New Veterans Administration secretary pushes for changes
The new Veterans Administration secretary and legislation in congress aims to improve services for American veterans.
Some of the changes include making medical records available electronically and legislation changing civil service protections for VA hospital employees, including higher ups.
Eight-year Marine veteran Ben Rangel came to the Dallas VA after surgery following the blast that put him out of the military.
“I had just had surgery on my feet and my shoulder, so when I told the VA that I needed some physical therapy they told me I had to wait 8 months because that was the nearest appointment they had here at the Dallas facility,” Rangel said.
The new VA secretary hopes electronic record keeping will better help vets get help sooner.

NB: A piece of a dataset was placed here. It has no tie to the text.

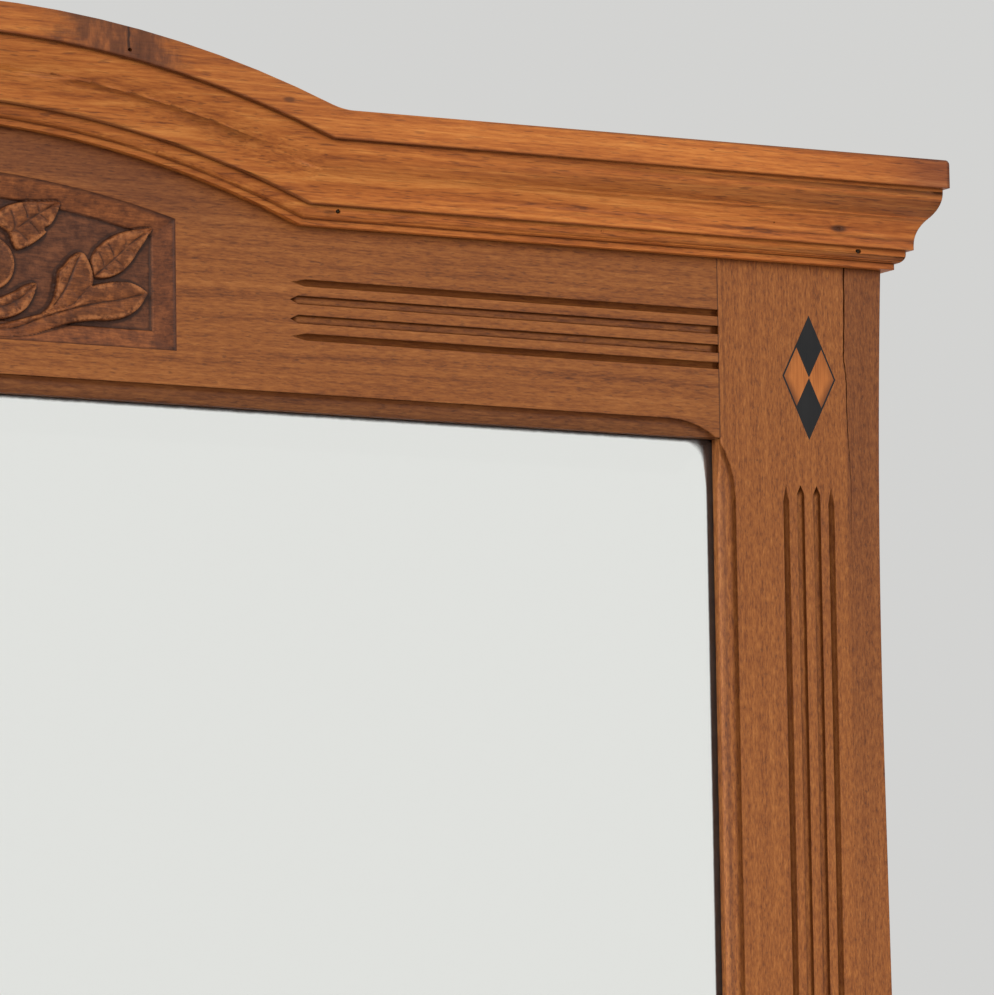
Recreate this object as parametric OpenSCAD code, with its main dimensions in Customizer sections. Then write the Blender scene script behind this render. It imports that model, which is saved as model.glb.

“Having an electronic health record that can follow a veteran during the course of his health and treatment is one of the most important things I believe you can do to ensure the safety and the health and well-being of a veteran,” said VA Secretary David Shulkin.
Military lawyer Patrick McLain served in the Marines and is a former military judge advocating for vets and active duty personnel.
“We have a lot of veterans who are homeless have mental health issues and getting reliable backgrounds from them is not always possible,” McLain said. “You need those medical records to give them proper treatment.”
Vets also say they will be helped by congress passing the VA Accountability and Whistleblowers Act that would: make it easier to fire bad employees, take bonuses from employees guilty of misconduct, reduce pensions of employees convicted of a felony and increase protection for whistleblowers.
But the hospitals may not get better right away even with new laws and technology.
“Moving anything in the federal government is like turning a battleship so if we don’t start now we'll never see improvement and it will only get worse,” McLain said.